Commonwealth v. Kumitis , 167 Pa. Super. 184 ( 1950 )

  • 167 Pa. Super. 184 (1950)

    Kumitis, Appellant.

    Superior Court of Pennsylvania.

    Submitted March 28, 1950.
    July 20, 1950.


    Albert Kumitis, appellant, submitted a brief in propria persona.

    Warren S. Sharpless, District Attorney, and Hervey B. Smith, Assistant District Attorney, for appellee, submitted a brief.

    OPINION BY DITHRICH, J., July 20, 1950:

    Defendant, appearing in propria persona in this appeal from a conviction and sentence for aggravated robbery, has filed 18 assignments of error and a 70-page statement of the question involved, which boils down to "Whether the conduct of the trial judge met with the *186 fundamental standards of fairness and decency imposed by the Bill of Rights as secured by the Constitution of Pennsylvania, and whether the manner in which it was conducted, ran afoul of the basic standards of fairness which is involved in the constitutional concept of due process of law."

    After considering all of the assignments very carefully, we have reached the conclusion that they are, with one possible exception, without merit.

    Defendant was indicted and convicted of having committed, with accomplices unnamed and unapprehended, an armed robbery of the B.P.O. Elks Lodge Club in Berwick, Pennsylvania, and of having stolen and carried away approximately $1500 in cash, a quantity of liquor, and a number of slot machines.

    Roy Croop, night steward at the Club, stated that about four o'clock in the morning of September 23, 1944, someone rang the doorbell at the rear entrance of the Club. When he opened the door he was confronted with three masked and armed men, who forced him back into the building, bound his hands and feet with rope, and placed a blindfold over his eyes. He was forced to remain in that position on the floor of the banquet hall adjoining the grill for a period of approximately an hour, during which time he could hear four persons — the three whom he saw were later joined by a fourth, whose voice he recognized as that of the defendant — ransack the building, most of the time being occupied in removing eleven slot machines, which were quite heavy. As soon as he was able to free himself, he reported the robbery to the Berwick police. After an investigation, in which the local police were aided by the State Police, two of the slot machines were recovered from a hotel in Mt. Carbon, Schuylkill County. The proprietor testified that they had been left at his place by the defendant on or about October 10, 1944.

    *187 On October 21 the defendant was arrested in front of the residence of Frank Markunas and his wife, Violet Markunas, in Mahanoy City, where the defendant had a room. In his room the officers found a fountain pen, which was identified as having been stolen in the robbery, and in a shed at the rear of the premises one of the missing slot machines was found. On the same day the officers, armed with a search warrant for premises rented by Mrs. Markunas in Ryan Township, where defendant maintained a headquarters and repair shop for the pinball machine business in which he was engaged, found a pair of pliers and a screw driver which had been stolen from the Club, keys which opened the locks of the slot machines, keys to the cash register, and keys to various doors of the Club. In a tool box they found eleven locks to which were later fitted the keys to the eleven slot machines which had been stolen.
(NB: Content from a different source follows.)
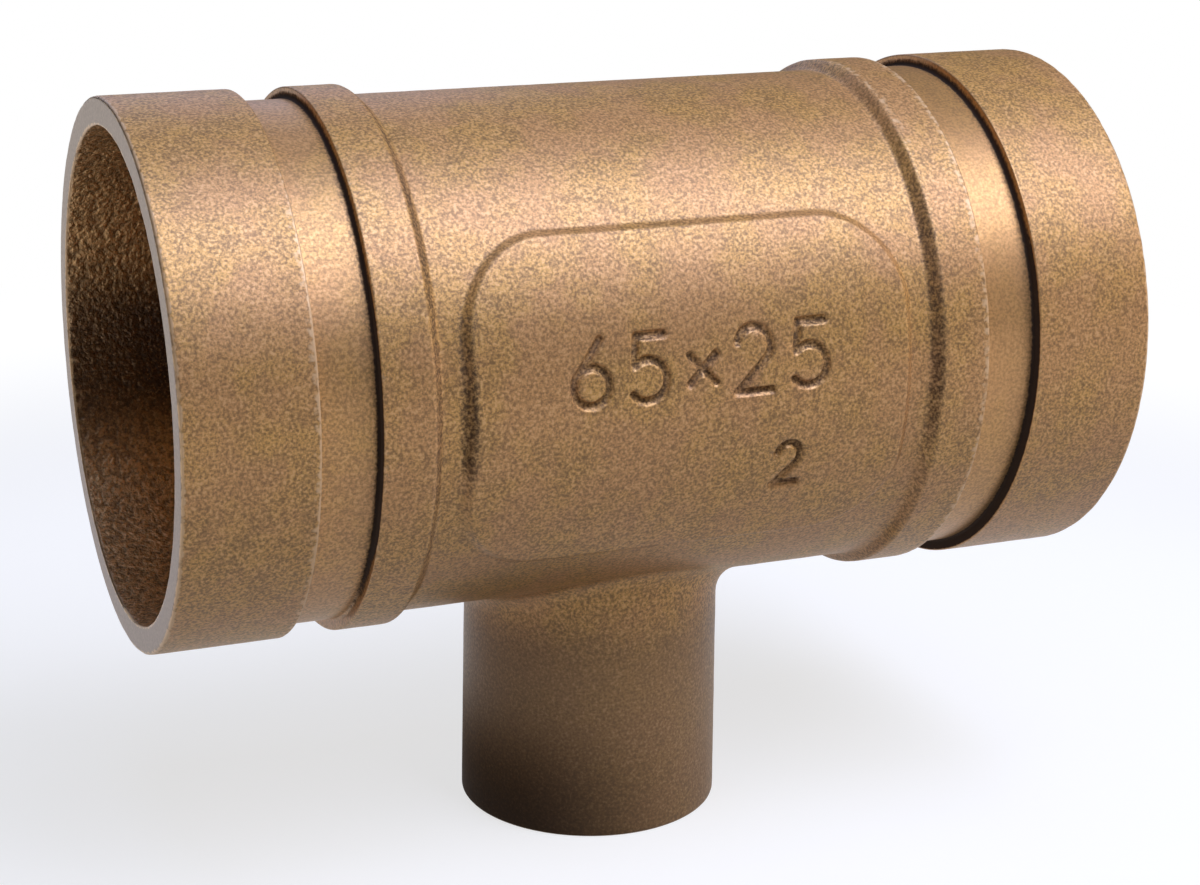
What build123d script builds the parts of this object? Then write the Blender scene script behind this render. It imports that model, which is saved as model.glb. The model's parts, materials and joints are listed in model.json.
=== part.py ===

    Defendant did not take the stand in his own defense, but Sergeant Frick and Private Weichel of the State Police testified that he told Sergeant Frick that he knew the Club was going to be robbed; that he knew who robbed it, but that he was not there when the "job was pulled"; and that the other men brought the stolen property, including the slot machines, to him at the farm in the afternoon of the same day the robbery was conmitted. The only person who testified for the defendant was Mrs. Markunas, who said that defendant left her home between nine and ten o'clock in the evening of September 22 and returned about three o'clock in the morning of September 23. She further testfied that he entered the kitchen, where she was baking a cake for her husband's birthday; that she made him a cup of coffee; and that he then went upstairs to his room.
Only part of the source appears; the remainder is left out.